--- Dataset rows ---
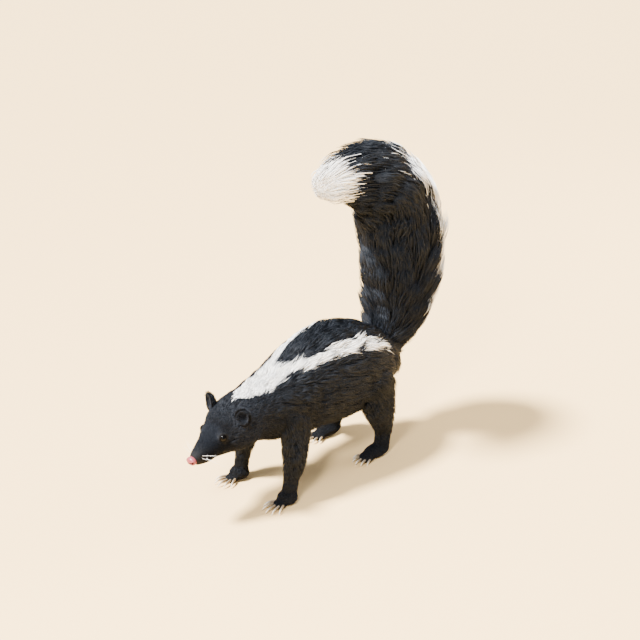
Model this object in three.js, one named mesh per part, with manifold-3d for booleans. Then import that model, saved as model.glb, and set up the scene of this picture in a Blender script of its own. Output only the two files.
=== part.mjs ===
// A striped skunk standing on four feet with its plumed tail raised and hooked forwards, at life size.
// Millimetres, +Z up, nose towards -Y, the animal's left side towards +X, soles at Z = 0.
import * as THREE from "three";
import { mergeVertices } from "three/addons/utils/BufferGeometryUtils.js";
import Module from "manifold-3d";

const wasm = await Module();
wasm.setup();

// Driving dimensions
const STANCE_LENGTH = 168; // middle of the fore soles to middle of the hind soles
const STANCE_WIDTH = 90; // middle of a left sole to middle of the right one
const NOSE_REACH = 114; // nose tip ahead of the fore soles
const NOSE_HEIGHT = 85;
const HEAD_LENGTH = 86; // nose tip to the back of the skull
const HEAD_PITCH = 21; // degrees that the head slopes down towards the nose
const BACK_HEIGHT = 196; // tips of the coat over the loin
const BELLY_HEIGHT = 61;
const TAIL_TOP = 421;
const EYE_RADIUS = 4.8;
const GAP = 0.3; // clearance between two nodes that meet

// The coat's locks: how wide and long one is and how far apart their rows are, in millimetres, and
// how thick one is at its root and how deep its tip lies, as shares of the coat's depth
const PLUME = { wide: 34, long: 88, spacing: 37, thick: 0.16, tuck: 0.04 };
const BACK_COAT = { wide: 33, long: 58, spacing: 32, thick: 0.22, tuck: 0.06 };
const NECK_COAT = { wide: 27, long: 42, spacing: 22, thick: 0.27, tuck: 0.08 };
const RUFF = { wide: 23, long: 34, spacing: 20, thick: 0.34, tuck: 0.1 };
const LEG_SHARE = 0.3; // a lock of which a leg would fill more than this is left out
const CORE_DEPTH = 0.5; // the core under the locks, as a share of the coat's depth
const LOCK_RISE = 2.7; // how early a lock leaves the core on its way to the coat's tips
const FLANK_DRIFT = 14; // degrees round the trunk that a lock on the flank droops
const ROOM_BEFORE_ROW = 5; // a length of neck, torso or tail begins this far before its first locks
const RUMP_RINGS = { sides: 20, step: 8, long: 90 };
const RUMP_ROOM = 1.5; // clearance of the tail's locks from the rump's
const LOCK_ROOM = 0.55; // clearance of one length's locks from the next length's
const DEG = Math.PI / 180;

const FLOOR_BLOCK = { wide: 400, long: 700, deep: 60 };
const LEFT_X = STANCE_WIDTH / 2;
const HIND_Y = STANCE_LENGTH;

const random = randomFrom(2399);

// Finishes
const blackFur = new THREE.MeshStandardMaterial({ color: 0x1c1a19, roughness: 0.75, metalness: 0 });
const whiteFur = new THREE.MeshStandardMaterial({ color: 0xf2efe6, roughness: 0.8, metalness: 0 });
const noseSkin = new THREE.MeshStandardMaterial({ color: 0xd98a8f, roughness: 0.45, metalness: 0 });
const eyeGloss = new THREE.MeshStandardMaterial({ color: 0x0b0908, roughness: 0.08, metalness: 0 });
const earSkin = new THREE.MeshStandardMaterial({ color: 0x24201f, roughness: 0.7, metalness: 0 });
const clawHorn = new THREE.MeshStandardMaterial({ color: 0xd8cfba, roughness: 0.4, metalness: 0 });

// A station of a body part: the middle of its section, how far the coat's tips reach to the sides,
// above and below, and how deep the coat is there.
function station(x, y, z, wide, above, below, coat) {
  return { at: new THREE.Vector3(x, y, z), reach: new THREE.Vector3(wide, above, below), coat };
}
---
--- Dataset rows ---
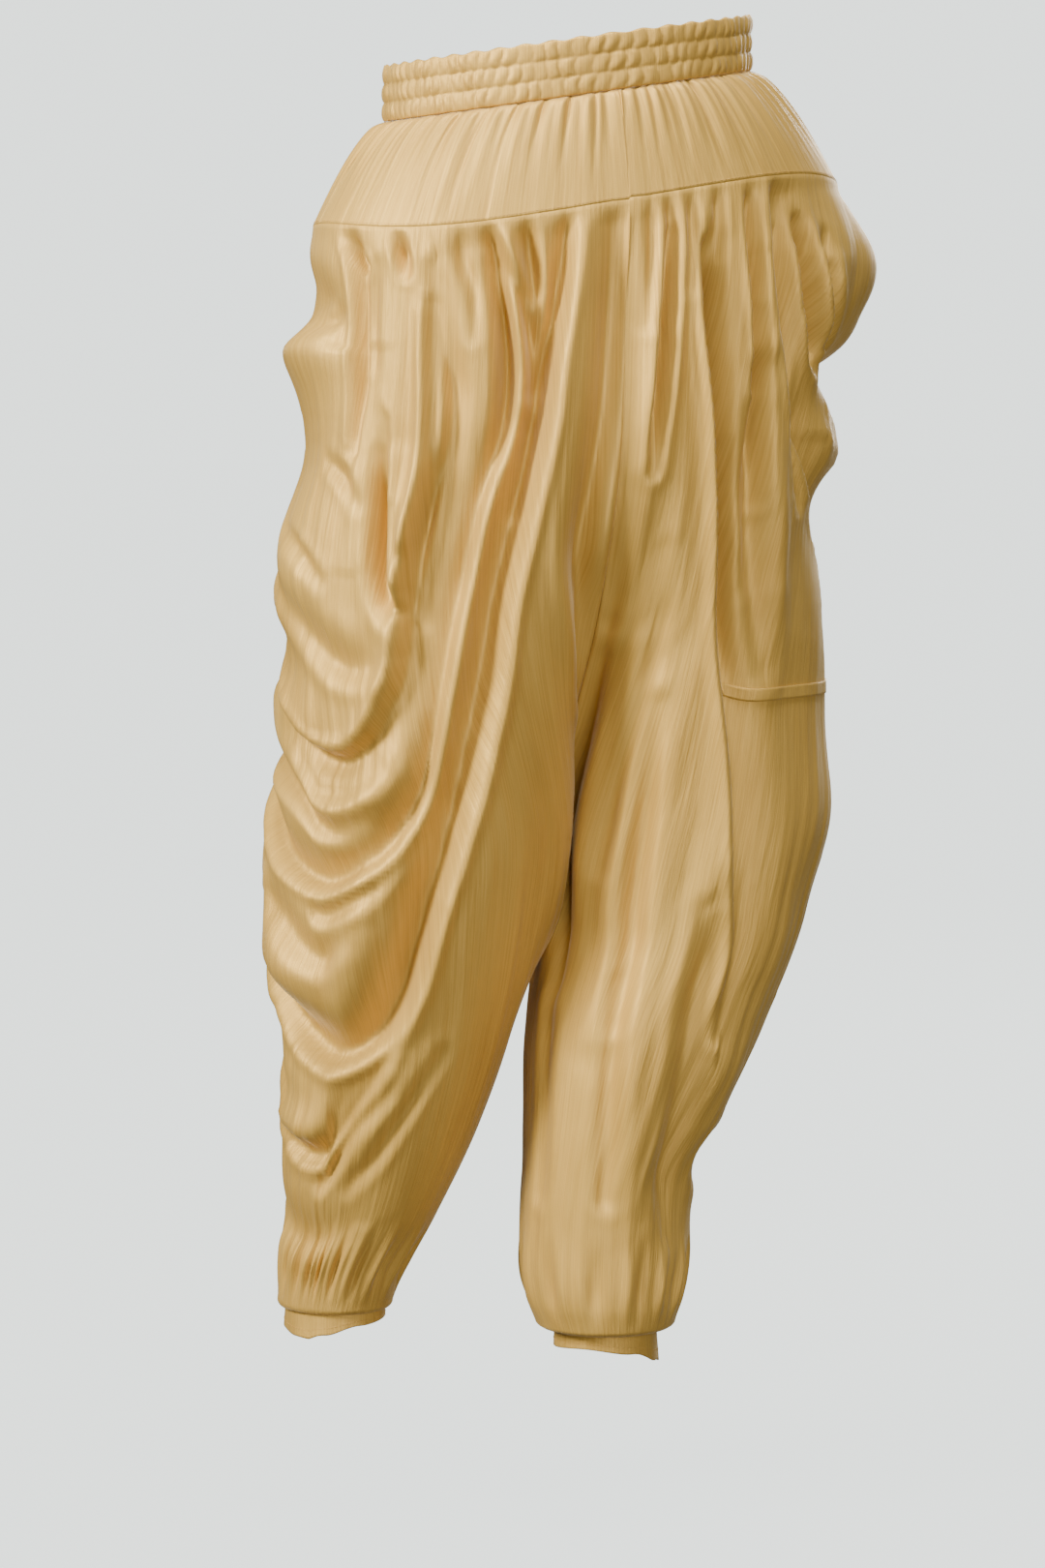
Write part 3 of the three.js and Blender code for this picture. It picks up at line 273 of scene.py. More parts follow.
---
--- Dataset rows ---
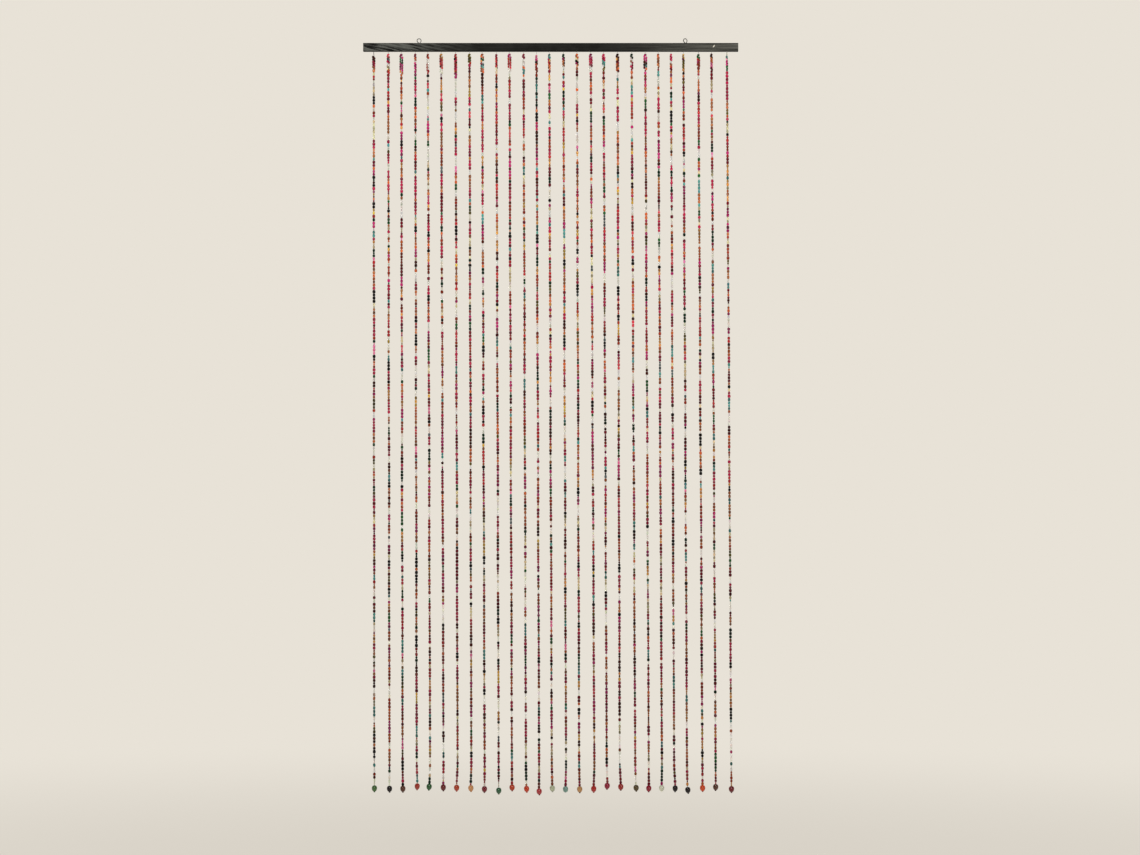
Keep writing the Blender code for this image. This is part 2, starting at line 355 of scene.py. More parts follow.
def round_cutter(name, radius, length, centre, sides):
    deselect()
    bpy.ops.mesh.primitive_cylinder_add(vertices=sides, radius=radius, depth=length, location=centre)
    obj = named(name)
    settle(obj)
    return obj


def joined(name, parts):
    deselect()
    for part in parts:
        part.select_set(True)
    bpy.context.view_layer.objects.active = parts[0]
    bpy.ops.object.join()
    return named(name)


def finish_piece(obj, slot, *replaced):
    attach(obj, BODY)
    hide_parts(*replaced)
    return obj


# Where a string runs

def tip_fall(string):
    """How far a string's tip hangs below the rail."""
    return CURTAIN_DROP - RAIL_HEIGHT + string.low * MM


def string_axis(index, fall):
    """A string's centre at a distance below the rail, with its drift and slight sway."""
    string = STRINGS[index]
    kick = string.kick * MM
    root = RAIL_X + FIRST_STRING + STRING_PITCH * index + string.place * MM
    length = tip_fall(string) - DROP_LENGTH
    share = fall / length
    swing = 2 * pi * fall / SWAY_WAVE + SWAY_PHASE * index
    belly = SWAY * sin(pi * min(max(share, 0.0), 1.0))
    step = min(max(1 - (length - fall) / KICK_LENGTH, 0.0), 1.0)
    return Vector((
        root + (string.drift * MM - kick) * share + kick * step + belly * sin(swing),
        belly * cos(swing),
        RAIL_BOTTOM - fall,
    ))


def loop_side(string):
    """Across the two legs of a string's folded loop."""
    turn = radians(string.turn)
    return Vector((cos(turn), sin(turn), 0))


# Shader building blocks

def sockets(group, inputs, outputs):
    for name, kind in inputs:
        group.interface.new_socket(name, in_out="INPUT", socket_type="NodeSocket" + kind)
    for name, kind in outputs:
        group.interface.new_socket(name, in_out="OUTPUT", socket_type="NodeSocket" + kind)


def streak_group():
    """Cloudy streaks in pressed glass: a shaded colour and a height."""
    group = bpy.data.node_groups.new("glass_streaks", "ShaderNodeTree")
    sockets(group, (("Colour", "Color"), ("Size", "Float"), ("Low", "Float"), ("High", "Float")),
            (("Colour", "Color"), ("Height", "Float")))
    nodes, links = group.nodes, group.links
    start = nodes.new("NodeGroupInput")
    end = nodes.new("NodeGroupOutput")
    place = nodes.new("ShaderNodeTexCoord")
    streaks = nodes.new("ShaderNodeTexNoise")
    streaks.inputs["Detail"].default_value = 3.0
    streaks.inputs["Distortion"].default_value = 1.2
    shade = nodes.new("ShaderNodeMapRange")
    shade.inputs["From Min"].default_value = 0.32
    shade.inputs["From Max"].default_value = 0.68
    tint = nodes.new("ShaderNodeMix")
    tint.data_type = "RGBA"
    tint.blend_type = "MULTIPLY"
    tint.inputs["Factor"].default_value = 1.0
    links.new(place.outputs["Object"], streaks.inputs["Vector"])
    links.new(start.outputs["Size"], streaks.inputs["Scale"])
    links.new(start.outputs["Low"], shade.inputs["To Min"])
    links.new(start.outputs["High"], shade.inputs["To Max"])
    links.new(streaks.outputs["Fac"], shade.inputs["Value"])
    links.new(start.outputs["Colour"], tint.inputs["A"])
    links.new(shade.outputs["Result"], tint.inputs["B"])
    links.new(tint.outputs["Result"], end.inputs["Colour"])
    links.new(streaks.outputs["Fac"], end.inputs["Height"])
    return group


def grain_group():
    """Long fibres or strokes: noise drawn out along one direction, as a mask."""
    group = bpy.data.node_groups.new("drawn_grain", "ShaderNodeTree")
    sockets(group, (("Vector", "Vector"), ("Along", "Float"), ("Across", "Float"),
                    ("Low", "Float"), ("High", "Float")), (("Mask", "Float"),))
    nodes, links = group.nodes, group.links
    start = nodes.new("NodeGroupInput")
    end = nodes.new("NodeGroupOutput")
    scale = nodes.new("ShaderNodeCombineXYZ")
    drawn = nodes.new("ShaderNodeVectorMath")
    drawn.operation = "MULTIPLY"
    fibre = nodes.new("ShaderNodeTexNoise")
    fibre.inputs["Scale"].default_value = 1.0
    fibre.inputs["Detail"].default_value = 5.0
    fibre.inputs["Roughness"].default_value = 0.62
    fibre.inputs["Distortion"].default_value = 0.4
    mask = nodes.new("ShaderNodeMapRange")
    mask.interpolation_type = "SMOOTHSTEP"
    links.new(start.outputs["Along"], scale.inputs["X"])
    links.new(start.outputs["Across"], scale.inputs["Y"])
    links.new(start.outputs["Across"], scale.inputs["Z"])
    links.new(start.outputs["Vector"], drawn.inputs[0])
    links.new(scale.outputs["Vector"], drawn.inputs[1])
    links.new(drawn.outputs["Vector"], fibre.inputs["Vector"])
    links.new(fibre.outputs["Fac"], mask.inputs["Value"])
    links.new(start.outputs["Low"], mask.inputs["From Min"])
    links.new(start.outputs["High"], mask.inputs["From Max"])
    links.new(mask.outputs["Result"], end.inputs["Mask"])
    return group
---
• What you will do: Everything from the line that contains "Keep writing the" to the line that contains "return named(name)" must be transcribed exactly, both end lines included.

• Solution below:
Keep writing the Blender code for this image. This is part 2, starting at line 355 of scene.py. More parts follow.
def round_cutter(name, radius, length, centre, sides):
    deselect()
    bpy.ops.mesh.primitive_cylinder_add(vertices=sides, radius=radius, depth=length, location=centre)
    obj = named(name)
    settle(obj)
    return obj


def joined(name, parts):
    deselect()
    for part in parts:
        part.select_set(True)
    bpy.context.view_layer.objects.active = parts[0]
    bpy.ops.object.join()
    return named(name)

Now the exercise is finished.